Even if he is an open-water specialist. Who hasn’t been on the ice in a month.

To contact Rick’s Guide Service call 1-715-277-4445, or rwritz@newnorth.net.  Visit his website at www.fishingminocqua.com/rickwritz

FISHERMAN FOLLOWS CALLING, CATCHES FRIENDS

25 years ago, Rick Writz left his home in Athens, Wisconsin and answered his professional calling to fish for a living in Vilas and Oneida Counties.  Targeting all species of gamefish but specializing on walleyes primarily on 20 area lakes, it’s a decision he hasn’t fished to regret.
   
“Fishing is all I ever had in my head,” Writz said.  “I always loved it.  If I haven’t burnt out on it by now, I’m not going to ever.”
   
Writz said that he is looking forward to the new season beginning the first Saturday in May, but wishes more people who elect to use a guide would consider the early days of that first month when scheduling walleye time.  Historically, most clients request a date after Memorial Day.
   
“I would like to get more people up here earlier,” Writz said.  “In May there can be weather.  It can snow. But in early May they’re also missing some of the best fishing of the year.”
   
Although his clients include both the experienced and novice angler, he said his job is to pass along fishing techniques that persons in his boat can use “for the rest of their lives.”  “Guides get a good buck for fishing,” he said.  “But I’ve had people tell me it’s some of the best money they’ve spent on fishing because they can apply what they’ve learned anytime and anywhere else they fish.”
   
Writz was asked if fishing for a living is perhaps not as glamorous as many might think.

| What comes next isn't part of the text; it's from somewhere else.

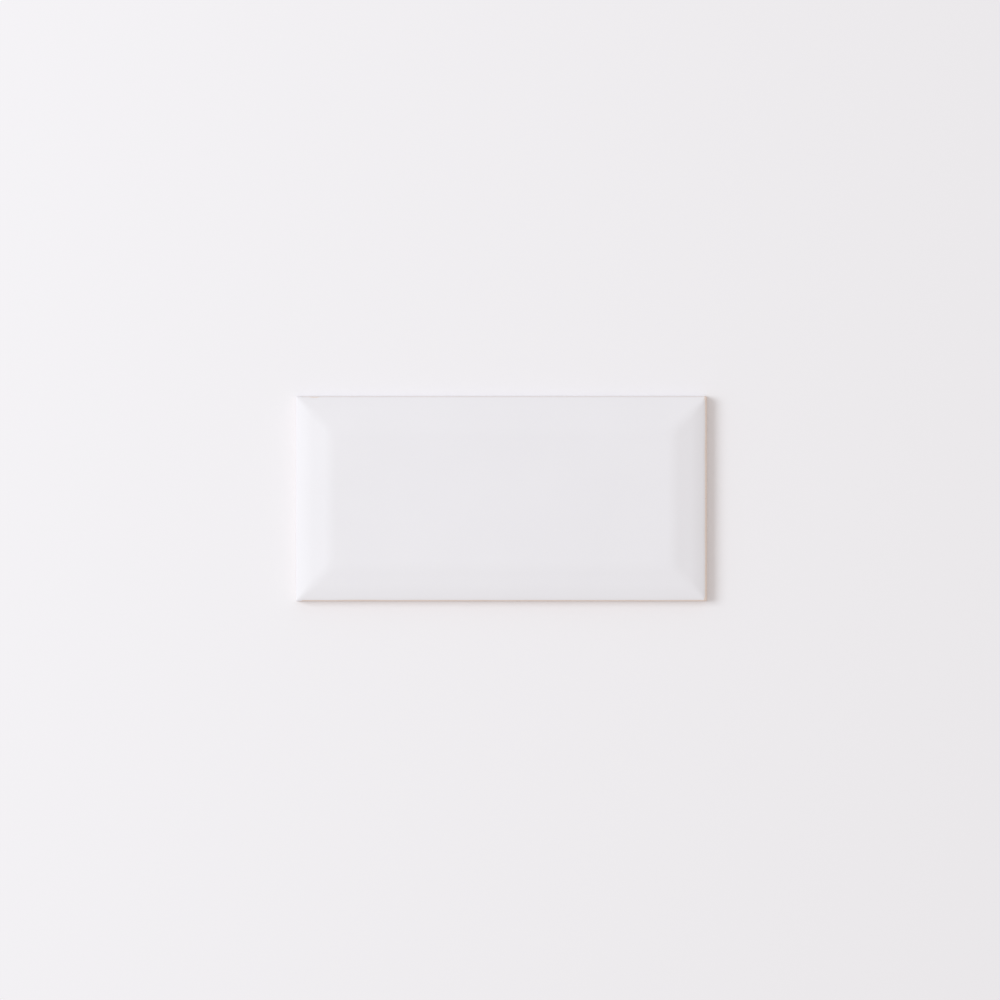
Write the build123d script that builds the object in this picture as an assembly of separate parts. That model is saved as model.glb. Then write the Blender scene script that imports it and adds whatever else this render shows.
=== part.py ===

Specifically, working daily with different personalities who are paying for a service and expecting results, in all types of weather.
   
“When I began guiding, I expected to be working doing something I loved,” he said.  “That has happened.  But I’ve made some really, really good friends who started as clients and who I’ve been fishing ever since.  That’s a long time.  That was a surprise.”